Though she mentions an inchoate longing to return to her childhood several times, in her final monologues in the book she seems to have settled into complete nihilism :

I used to ask questions, and I got the answer: nothing. The answer is 'nothing.'

And her behavior--the sex with friends, acquaintances and strangers, the barbiturates and alcohol, the almost complete absence of emotion with which she accepts a friend's decision to commit suicide--certainly suggests that nothing matters. However, there is one moment in the book which betrays a hidden truth; after an assignation with a married lover, the following conversation ensues :

'Don't cry,' he said.

'There's no point.'

'No point in what.'

'No point in our doing any of those things.'

He looked at her for a long while. 'Later,' he said then.

'I'm sorry.'

'It's all right.'

On the drive back they told each other that it had been the wrong time, the wrong place, that it was
bad because he had lied to arrange it, that it would be all right another time, idyllic later. He
mentioned the strain he had been under, he mentioned the preview had gone badly. She mentioned
that she was getting the curse. They mentioned Kate, Carter, Felicia, the weather, Oxnard, his
dislike of motel rooms, her fear of subterfuge. They mentioned everything but one thing: that she
had left the point in a bedroom in Encino.

Significantly, this comes in a portion of the book that is not told in Maria's first person voice. It would seem to be the author's judgment upon Maria and her cohorts. The freedom they have bought into has brought them entirely empty and miserable lives, while leaving them incapable of understanding that certain things in life actually do mean something. Maria's life had a point, the life that she was carrying and towards which she had a responsibility. It was the abdication of this burden, the failure to accept responsibility for another being, which has rendered her life finally meaningless.

This is a bleak and devastating look at a culture where people have become completely atomized, heedless of anyone beyond themselves and, therefore, so soulless that there's not much to like about themselves. In fact, none of the characters are likable and, other than that brief authorial comment, there's not much of a redeeming vision to be found. I kind of admired the book's very savagery, but it was ultimately just so dark and hopeless that it was hard to enjoy.

GRADE : B

Rating: 2 stars
Summary: Not particularly memorable
Review: The story is as hollow and forgettable as the character the book is about. It's an easy read, and not exactly bad writing, but it didn't grab me and it's not going in my permanent library. If you like reading about vapid people scrapping it out in the film industry, you might like this book. If you like reading about people quite lost in their own lives, you might like this book. Otherwise, find something else.

Rating: 2 stars
Summary: Not particularly memorable
Review: The story is as hollow and forgettable as the character the book is about. It's an easy read, and not exactly bad writing, but it didn't grab me and it's not going in my permanent library. If you like reading about vapid people scrapping it out in the film industry, you might like this book. If you like reading about people quite lost in their own lives, you might like this book. Otherwise, find something else.

Rating: 4 stars
Summary: The Deserts of Ennui
Review: There is, wrote Charles Baudelaire, a vice which is uglier, more wicked and filthier than any other, a vice which he called "L'Ennui". This is a stronger term than the mere "boredom" which is its literal meaning, because the word also implies a state of indifference and moral and spiritual deadness. It is a state of mind frequently invoked in Baudelaire's poetry, and one which is also at the centre of Joan Didion's novel.

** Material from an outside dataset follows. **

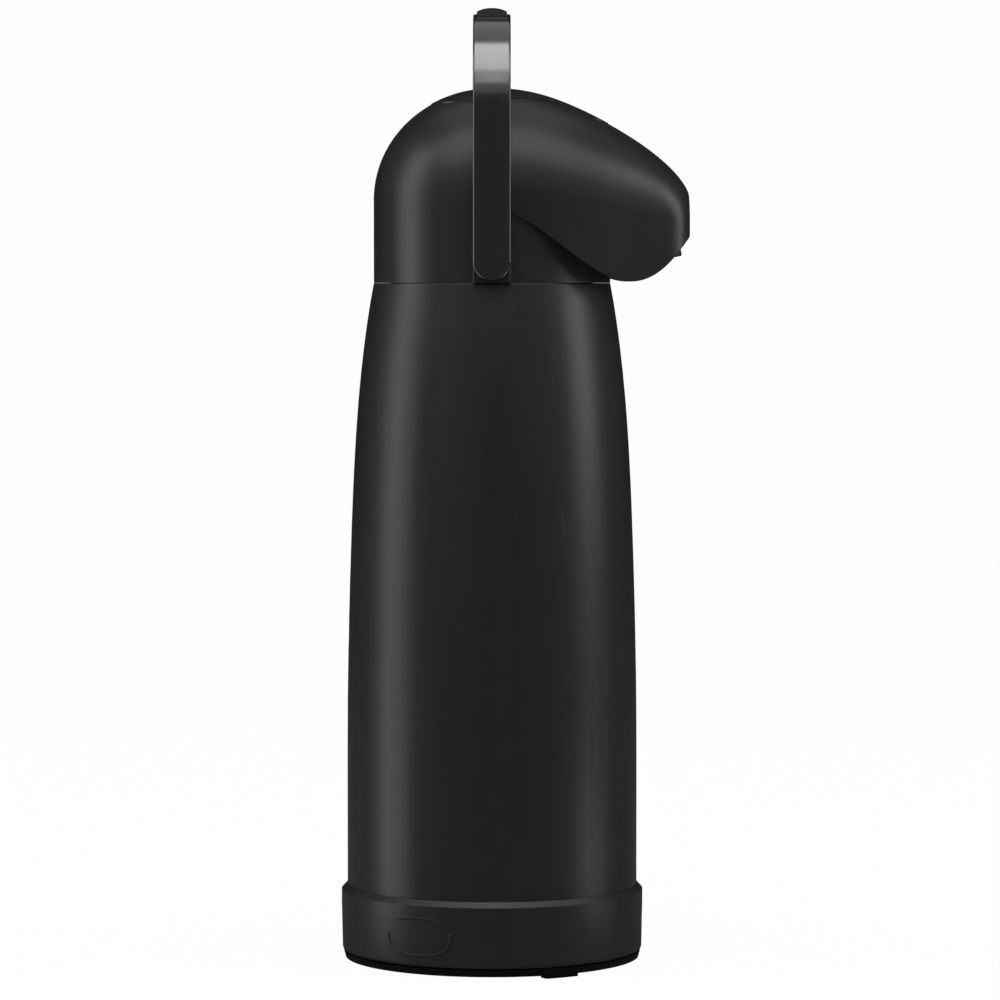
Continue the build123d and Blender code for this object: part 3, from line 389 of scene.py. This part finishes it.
gripLook = dict(bailLook, roughness=0.30, coat=0.4, dark="1d1d1e", pale="252526")
nozzleLook = dict(shellLook, dark="040404", pale="070707", roughness=0.45)
naturalLook = {
    "dark": "cfccc2", "pale": "dad8d0", "scuffed": "bdb9ad", "roughness": 0.42, "spread": 0.05,
    "grainMm": 0.8, "grainStrength": 0.20, "peelMm": 8.0, "peelStrength": 0.06,
    "flowMm": 12.0, "scuffMm": 12.0, "patchMm": 25.0,
}
waxyLook = dict(naturalLook, dark="dcdad2", pale="e6e5df", roughness=0.33)
milkyLook = dict(naturalLook, dark="d6d8d8", pale="e2e4e4", roughness=0.28)

shellPlastic = mouldedPlastic("mouldedBlackPolypropylene", shellLook)
headPlastic = mouldedPlastic("mouldedBlackAbsHead", headLook)
keyPlastic = mouldedPlastic("mouldedBlackAbsKey", keyLook)
cupPlastic = mouldedPlastic("satinBlackPolypropylene", cupLook)
swivelDiscShadePlastic = mouldedPlastic("mattBlackPolypropyleneWithPaintedShade", swivelDiscShadeLook)
bailPlastic = mouldedPlastic("glossBlackNylonStrap", bailLook)
gripPlastic = mouldedPlastic("satinBlackNylonPad", gripLook)
nozzlePlastic = mouldedPlastic("deepBlackAcetal", nozzleLook)
naturalPlastic = mouldedPlastic("naturalPolypropylene", naturalLook)
waxyPlastic = mouldedPlastic("waxyAcetalGlide", waxyLook)
milkyPlastic = mouldedPlastic("milkyPolyethyleneTube", milkyLook)


def softRubber(name, look):
    # cured rubber: matt with a fine talc bloom in patches
    material = emptyMaterial(name)
    plain = objectPattern(material)
    bloom = addNode(
        material, "ShaderNodeTexNoise", [("Vector", plain, 0)],
        Scale=perMetre(look["bloomMm"]), Detail=4.0, Roughness=0.6,
    )
    pores = addNode(
        material, "ShaderNodeTexNoise", [("Vector", plain, 0)],
        Scale=perMetre(look["poreMm"]), Detail=2.0,
    )
    colour = twoTone(material, bloom, 0, look["dark"], look["pale"])
    swing = rubber["glossSwing"]
    gloss = spread(
        material, bloom, 0, look["roughness"] - swing, look["roughness"] + swing, *midRange
    )
    bump = addNode(
        material, "ShaderNodeBump", [("Height", pores, 0)],
        Strength=rubber["poreStrength"], Distance=rubber["poreDepth"],
    )
    shader = addNode(
        material, "ShaderNodeBsdfPrincipled",
        [("Base Color", colour, 2), ("Roughness", gloss, 0), ("Normal", bump, 0)],
        IOR=look["ior"],
    )
    shader.inputs["Subsurface Weight"].default_value = look["through"]
    shader.inputs["Subsurface Scale"].default_value = rubber["throughDepth"]
    addNode(material, "ShaderNodeOutputMaterial", [("Surface", shader, 0)])
    return material


padRubber = softRubber("blackRubberPads", {
    "dark": "0a0a0a", "pale": "161616", "roughness": 0.72, "ior": 1.52,
    "bloomMm": 5.0, "poreMm": 0.5, "through": 0.0,
})
sealSilicone = softRubber("greySiliconeSeal", {
    "dark": "8f8d88", "pale": "a3a19c", "roughness": 0.55, "ior": 1.42,
    "bloomMm": 7.0, "poreMm": 0.6, "through": 0.1,
})
hoseSilicone = softRubber("milkySiliconeHose", {
    "dark": "b9b7b0", "pale": "cbc9c3", "roughness": 0.45, "ior": 1.42,
    "bloomMm": 6.0, "poreMm": 0.7, "through": 0.2,
})
spacerFelt = softRubber("pressedSpacerPads", {
    "dark": "6b655c", "pale": "8a8478", "roughness": 0.9, "ior": 1.45,
    "bloomMm": 2.0, "poreMm": 0.4, "through": 0.0,
})


def metalSkin(name, look):
    # drawn steel or silvered glass: faint lines or mottling in the gloss
    material = emptyMaterial(name)
    lines = objectPattern(material, look["stretch"])
    marks = addNode(
        material, "ShaderNodeTexNoise", [("Vector", lines, 0)],
        Scale=perMetre(look["markMm"]), Detail=3.0, Roughness=0.6,
    )
    colour = twoTone(material, marks, 0, look["dark"], look["pale"])
    gloss = spread(material, marks, 0, look["smooth"], look["rough"], *midRange)
    bump = addNode(
        material, "ShaderNodeBump", [("Height", marks, 0)],
        Strength=look["bump"], Distance=metalMarkDepth,
    )
    shader = addNode(
        material, "ShaderNodeBsdfPrincipled",
        [("Base Color", colour, 2), ("Roughness", gloss, 0), ("Normal", bump, 0)],
        Metallic=1.0,
    )
    addNode(material, "ShaderNodeOutputMaterial", [("Surface", shader, 0)])
    return material


stainlessSteel = metalSkin("brightStainlessSteel", {
    "dark": "b4b4b2", "pale": "c6c6c4", "smooth": 0.18, "rough": 0.32, "bump": 0.2,
    "markMm": 1.2, "stretch": (1, 1, 0.1),
})
silveredGlass = metalSkin("silveredBorosilicateGlass", {
    "dark": "d2d3d6", "pale": "e4e5e8", "smooth": 0.03, "rough": 0.08, "bump": 0.1,
    "markMm": 30.0, "stretch": (1, 1, 0.4),
})

nodeFinish = {
    shellPlastic: ("body_shell",),
    cupPlastic: ("base_cup",),
    swivelDiscShadePlastic: ("swivel_disc",),
    padRubber: ("foot_pads", "flask_cushion"),
    headPlastic: ("head_shell",),
    keyPlastic: ("pump_key",),
    bailPlastic: ("bail_handle", "bail_pins"),
    gripPlastic: ("bail_grip",),
    nozzlePlastic: ("nozzle",),
    naturalPlastic: (
        "mouth_ring", "head_base", "stopper", "tube_socket", "pump_frame", "push_plate",
    ),
    waxyPlastic: ("swivel_washer", "swivel_glide"),
    milkyPlastic: ("siphon_tube", "air_duct"),
    sealSilicone: ("neck_gasket", "stopper_gasket", "valve_flap"),
    hoseSilicone: ("outlet_hose", "bellows"),
    spacerFelt: ("flask_spacers",),
    stainlessSteel: ("swivel_screw", "head_screws", "check_ball", "key_pin", "return_spring"),
    silveredGlass: ("flask_outer_wall", "flask_inner_wall"),
}
for material, names in nodeFinish.items():
    for nodeName in names:
        wear(nodes[nodeName], material)
dressed = {n for names in nodeFinish.values() for n in names}
print("finishes on", len(dressed), "of", len(nodes), "nodes")


# blank oval rim on the ring round the foot: raised and soft-edged, bare inside
badge = {
    "azimuth": 28.9,        # degrees from the front towards the left
    "height": 0.0184,
    "width": 0.0318,
    "tall": 0.0172,
    "squareness": 2.5,      # 2 is an ellipse, more is nearer to a rectangle
    "rim": 0.0011,
    "proud": 0.00042,
    "sunk": 0.0003,
    "softEdge": 0.0002,
    "points": 96,
    "wallFrom": 0.063,      # the ring's outside wall lies further out than this
}


def ringLevels():
    # the foot ring's outside wall as height and radius, read from its own mesh
    levels = {}
    for vertex in nodes["base_cup"].data.vertices:
        reach = math.hypot(vertex.co.x, vertex.co.y)
        if reach > badge["wallFrom"]:
            level = round(vertex.co.z, 5)
            levels[level] = max(levels.get(level, 0), reach)
    return sorted(levels.items())


def wallRadius(levels, z):
    below = [level for level in levels if level[0] <= z][-1]
    above = [level for level in levels if level[0] > z][0]
    share = (z - below[0]) / (above[0] - below[0])
    return below[1] + share * (above[1] - below[1])


def addBadge():
    levels = ringLevels()
    clearSelection()
    bpy.ops.mesh.primitive_circle_add(vertices=badge["points"], radius=1, fill_type="NOTHING")
    rim = bpy.context.object
    rim.name = "foot_badge_rim"
    power = 2 / badge["squareness"]
    for vertex in rim.data.vertices:
        across = math.copysign(abs(vertex.co.x) ** power, vertex.co.x)
        upward = math.copysign(abs(vertex.co.y) ** power, vertex.co.y)
        vertex.co = (across * badge["width"] / 2, upward * badge["tall"] / 2, 0)
    bpy.ops.object.mode_set(mode="EDIT")
    bpy.ops.mesh.select_all(action="SELECT")
    bpy.ops.mesh.extrude_edges_move()
    inner = (1 - 2 * badge["rim"] / badge["width"], 1 - 2 * badge["rim"] / badge["tall"], 1)
    bpy.ops.transform.resize(value=inner)
    bpy.ops.object.mode_set(mode="OBJECT")
    turn = math.radians(badge["azimuth"])
    girth = wallRadius(levels, badge["height"])
    for vertex in rim.data.vertices:
        angle = turn - vertex.co.x / girth
        high = badge["height"] + vertex.co.y
        reach = wallRadius(levels, high) - badge["sunk"]
        vertex.co = (-reach * math.sin(angle), -reach * math.cos(angle), high)
    makeActive(rim)
    outward = Vector((-math.sin(turn), -math.cos(turn), 0))
    if rim.data.polygons[0].normal.dot(outward) < 0:
        rim.data.flip_normals()
    thicken = rim.modifiers.new("thicken", "SOLIDIFY")
    thicken.thickness = badge["sunk"] + badge["proud"]
    thicken.offset = 1.0
    bpy.ops.object.modifier_apply(modifier="thicken")
    soften = rim.modifiers.new("soften", "BEVEL")
    soften.width = badge["softEdge"]
    soften.segments = 2
    bpy.ops.object.modifier_apply(modifier="soften")
    bpy.ops.object.shade_smooth()
    wear(rim, cupPlastic)
    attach(rim, "pot")
    reaches = [math.hypot(v.co.x, v.co.y) * 1000 for v in rim.data.vertices]
    print("badge rim from", round(min(reaches), 2), "to", round(max(reaches), 2), "mm out")


addBadge()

The central character is Maria Wyeth, a Hollywood actress in her early thirties. Fate has, in many ways, been unkind to her- her mother died in a car crash, her career is in trouble, her marriage to an uncaring husband is also failing and she has a mentally-handicapped daughter. Maria reacts by retreating into the sterile world occupied by most of the novel's other characters, one of casual and promiscuous sex, drink, drugs and "Ennui", both in its literal and its extended Baudelairean senses.

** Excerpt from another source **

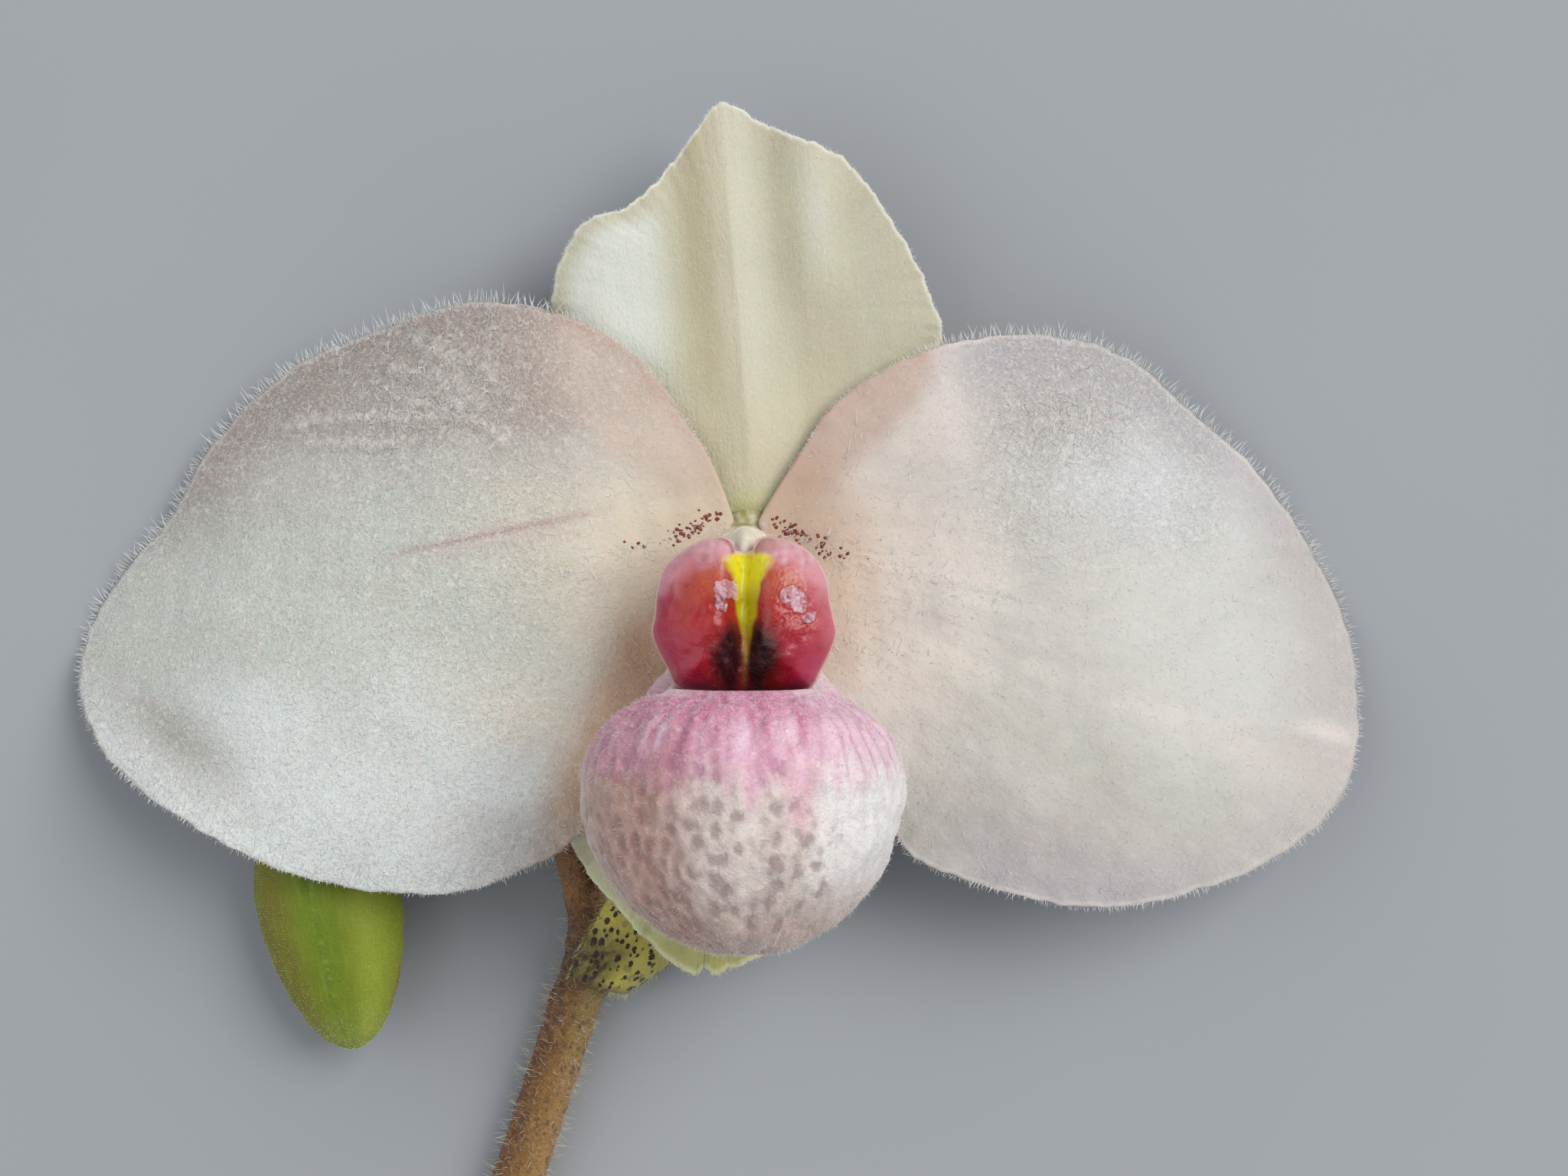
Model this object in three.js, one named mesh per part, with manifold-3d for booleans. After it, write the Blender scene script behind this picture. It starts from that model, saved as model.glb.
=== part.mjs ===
// Paphiopedilum orchid: a cut flowering stem with one open flower, one bud and two bracts.
// It lies on a surface at z = 0 with its flower facing up. Millimetres, +Z up. The origin is on the
// flat underside of the stem, below the node where the stem, the flower's ovary and the bract meet.
// +Y runs from the node towards the top of the flower.
import * as THREE from 'three';
import Module from 'manifold-3d';
import { mergeVertices } from 'three/addons/utils/BufferGeometryUtils.js';

const wasm = await Module();
wasm.setup();

// ---- Driving dimensions ----
const FLOWER_X = 12.6; // centre of the flower from the node
const FLOWER_Y = 33.7;

const STEM_LENGTH = 130; // node to cut end
const STEM_LEAN = 18; // degrees from -Y
const STEM_RADIUS = 2.0;
const STEM_AXIS_HEIGHT = 1.9; // under the radius, so the stem is flat where it lies
const STEM_SIDES = 16;
const STEM_OVERRUN = 2; // past the node's centre, so the flat underside runs on below the node
const NODE_RADIUS = 2.35;
const RACHIS_RADIUS = 1.35;
const STALK_RADIUS = 1.4; // of the ovaries' lower ends

const OVARY_RADIUS = 2.3;
const OVARY_SIDES = 12;
const BUD_OVARY_RADIUS = 1.5;

const BUD_LENGTH = 23.2;
const BUD_HALF_WIDTH = 5.8;
const BUD_DEPTH_RATIO = 0.72;
const BUD_HEIGHT = 4.45; // of its axis

const BLADE = 0.7; // thickness of petals, sepals and bracts
const SYNSEPAL_HEIGHT = 8.2; // upper faces at the flower's centre
const DORSAL_HEIGHT = 9.3;
const PETAL_HEIGHT = 10.5;

const COLUMN_X = 0.1; // middle of the column, the staminode and the anthers
const COLUMN_Y = -0.8;
const COLUMN_RADIUS = 1.7;
const COLUMN_TOP_RADIUS = 1.1;
const ANTHER_OFFSET = 2.7; // of each anther from the column's middle
const COLUMN_FOOT = 7.9;
const COLUMN_TOP = 18.2;

const LIP_HALF_WIDTH = 12.1;
const LIP_HALF_DEPTH = 10.5;
const LIP_HEIGHT = 21.5; // of its widest level above the surface
const LIP_WIDEST_Y = -18.6;
const LIP_BOTTOM_Y = -31.4;
const LIP_SHOULDER = 75; // degrees that the wall turns inwards between its widest level and the mouth
const LIP_MOUTH_HALF_WIDTH = 6.2;
const LIP_MOUTH_HALF_DEPTH = 7.6;
const LIP_MOUTH_HEIGHT = 21.0;
const LIP_RIM_Y = -11.5; // of the mouth's front edge
const LIP_SIDE_DIP = 0.6; // of its sides below the front
const LIP_REAR_RISE = 8.9; // of its rear edge above the sides
const LIP_WALL = 1.1;

const STAMINODE_BACK = 18.6;
const STAMINODE_EDGE = 0.9; // thickness at its margin
const STAMINODE_BULGE = 3.7;

// ---- Materials ----
const finish = (color, roughness) => new THREE.MeshStandardMaterial({ color, roughness, metalness: 0 });
const petalWhite = finish(0xd6cfc8, 0.7);
const sepalIvory = finish(0xd9d8c2, 0.65);
const sepalGreen = finish(0xc9cf9a, 0.65);
const lipPink = finish(0xd8b4c2, 0.6);
const columnWhite = finish(0xe4dccb, 0.5);
const staminodeCrimson = finish(0xa82c3a, 0.35);
const antherYellow = finish(0xd0b860, 0.6);
const bractGreen = finish(0x96a050, 0.6);
const budGreen = finish(0x829b35, 0.6);
const stemBrown = finish(0x966e3c, 0.75);

// ---- Geometry helpers ----
const vector = (x, y, z) => new THREE.Vector3(x, y, z);
const square = (x) => x * x;
const above = (x) => Math.max(0, x);
const { degToRad, lerp } = THREE.MathUtils;

function geometryFrom(coordinates, indices) {
  const geometry = new THREE.BufferGeometry();
  geometry.setAttribute('position', new THREE.Float32BufferAttribute(coordinates, 3));
  geometry.setIndex(indices);
  geometry.computeVertexNormals();
  return geometry;
}

// A solid from points and triangles, turned so that its faces point out.
function closedBody(points, triangles) {
  const signedVolume = ([a, b, c]) => points[a].dot(points[b].clone().cross(points[c]));
  const volume = triangles.reduce((sum, triangle) => sum + signedVolume(triangle), 0);
  const faces = volume > 0 ? triangles : triangles.map(([a, b, c]) => [a, c, b]);
  return geometryFrom(points.flatMap((p) => p.toArray()), faces.flat());
}

// Two triangles for each cell between two rings of equal count.
function band(triangles, from, to, count, closed = true) {
  for (let i = 0; i < (closed ? count : count - 1); i++) {
    const j = (i + 1) % count;
    triangles.push([from + i, from + j, to + j], [from + i, to + j, to + i]);
  }
}

// A solid skinned over rings of points, with a fan over each end.
function loft(rings) {
  const count = rings[0].length;
  const points = rings.flat();
  const triangles = [];
  for (let r = 0; r + 1 < rings.length; r++) band(triangles, r * count, (r + 1) * count, count);
  for (const [ring, turn] of [[0, 1], [rings.length - 1, -1]]) {
    const middle = points.length;
    points.push(rings[ring].reduce((sum, p) => sum.add(p), vector(0, 0, 0)).divideScalar(count));
    for (let i = 0; i < count; i++) {
      const a = ring * count + i;
      const b = ring * count + ((i + 1) % count);
      triangles.push(turn > 0 ? [middle, b, a] : [middle, a, b]);
    }
  }
  return closedBody(points, triangles);
}

// A solid between two faces of equal layout: each a middle point and then rings about it.
function shell(face, backFace, rings, spokes) {
  const triangles = [];
  for (let i = 0; i < spokes; i++) triangles.push([0, 1 + i, 1 + ((i + 1) % spokes)]);
  for (let r = 0; r + 1 < rings; r++) band(triangles, 1 + (r + 1) * spokes, 1 + r * spokes, spokes);
  const half = face.length;
  const back = triangles.map(([a, b, c]) => [a + half, c + half, b + half]);
  const rim = 1 + (rings - 1) * spokes;
  band(triangles, rim + half, rim, spokes);
  return closedBody([...face, ...backFace], [...triangles, ...back]);
}

// A tube along a smooth curve. radius(t) may vary, and section(angle) shapes the round. No point
// goes below z = 0.
function tube(route, radius, steps, sides, section = () => 1) {
  const curve = new THREE.CatmullRomCurve3(route.map((p) => vector(...p)));
  const rings = [];
  for (let s = 0; s <= steps; s++) {
    const t = s / steps;
    const centre = curve.getPointAt(t);
    const along = curve.getTangentAt(t);
    const side = vector(0, 0, 1).cross(along).normalize();
    const up = along.clone().cross(side);
    rings.push(Array.from({ length: sides }, (_, i) => {
      const angle = ((i + 0.5) / sides) * 2 * Math.PI;
      const r = radius(t) * section(angle);
      const p = centre.clone().addScaledVector(side, r * Math.cos(angle));
      p.addScaledVector(up, r * Math.sin(angle));
      p.z = above(p.z);
      return p;
    }));
  }
  return loft(rings);
}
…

Told in a series of very short vignettes, the novel traces the progress of the disintegration of Maria's life. She is bullied into an abortion by her husband. (It is interesting that a novel by a woman writer treats abortion not as a woman's right but as another weapon of male dominance). Her marriage ends in divorce. In the final scene her moral nihilism means that she deliberately fails to prevent the suicide of a friend.

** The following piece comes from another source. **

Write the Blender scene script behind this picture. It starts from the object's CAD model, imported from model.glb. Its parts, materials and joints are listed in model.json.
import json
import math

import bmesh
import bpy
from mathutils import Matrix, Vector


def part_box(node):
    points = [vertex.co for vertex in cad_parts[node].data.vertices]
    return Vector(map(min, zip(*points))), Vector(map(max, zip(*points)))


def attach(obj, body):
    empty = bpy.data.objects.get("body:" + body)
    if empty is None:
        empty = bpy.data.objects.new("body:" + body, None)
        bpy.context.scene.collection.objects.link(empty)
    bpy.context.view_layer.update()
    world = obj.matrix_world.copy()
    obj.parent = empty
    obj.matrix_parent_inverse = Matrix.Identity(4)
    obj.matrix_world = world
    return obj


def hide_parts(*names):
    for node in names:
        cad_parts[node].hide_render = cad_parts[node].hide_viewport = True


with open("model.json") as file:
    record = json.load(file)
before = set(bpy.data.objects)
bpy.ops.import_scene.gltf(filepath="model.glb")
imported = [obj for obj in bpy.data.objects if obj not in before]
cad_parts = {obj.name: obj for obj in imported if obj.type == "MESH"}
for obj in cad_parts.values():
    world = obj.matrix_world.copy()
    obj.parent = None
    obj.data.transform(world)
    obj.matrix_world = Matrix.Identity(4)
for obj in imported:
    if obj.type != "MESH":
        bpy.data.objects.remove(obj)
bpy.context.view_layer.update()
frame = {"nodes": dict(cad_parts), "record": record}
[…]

Much of the book is set in the deserts of southern California and Nevada, and Maria spends much of her time driving on long but aimless car journeys through this landscape. The imagery of the desert is clearly used to suggest the aridity of the spiritual world in which the characters live, and Maria's meaningless journeys are a symbol of her inability to escape this world. It is noteworthy that although the book is set in the late sixties or early seventies, a time of great ferment and social change in America, news of the outside world plays virtually no part in the book; Miss Didion's characters seem able to shut it out completely.

The bleakness of the world inhabited by Maria and her acquaintances means that this is certainly not a feelgood novel. It is, in many ways, not an easy one to like. It is, however, certainly one worth reading.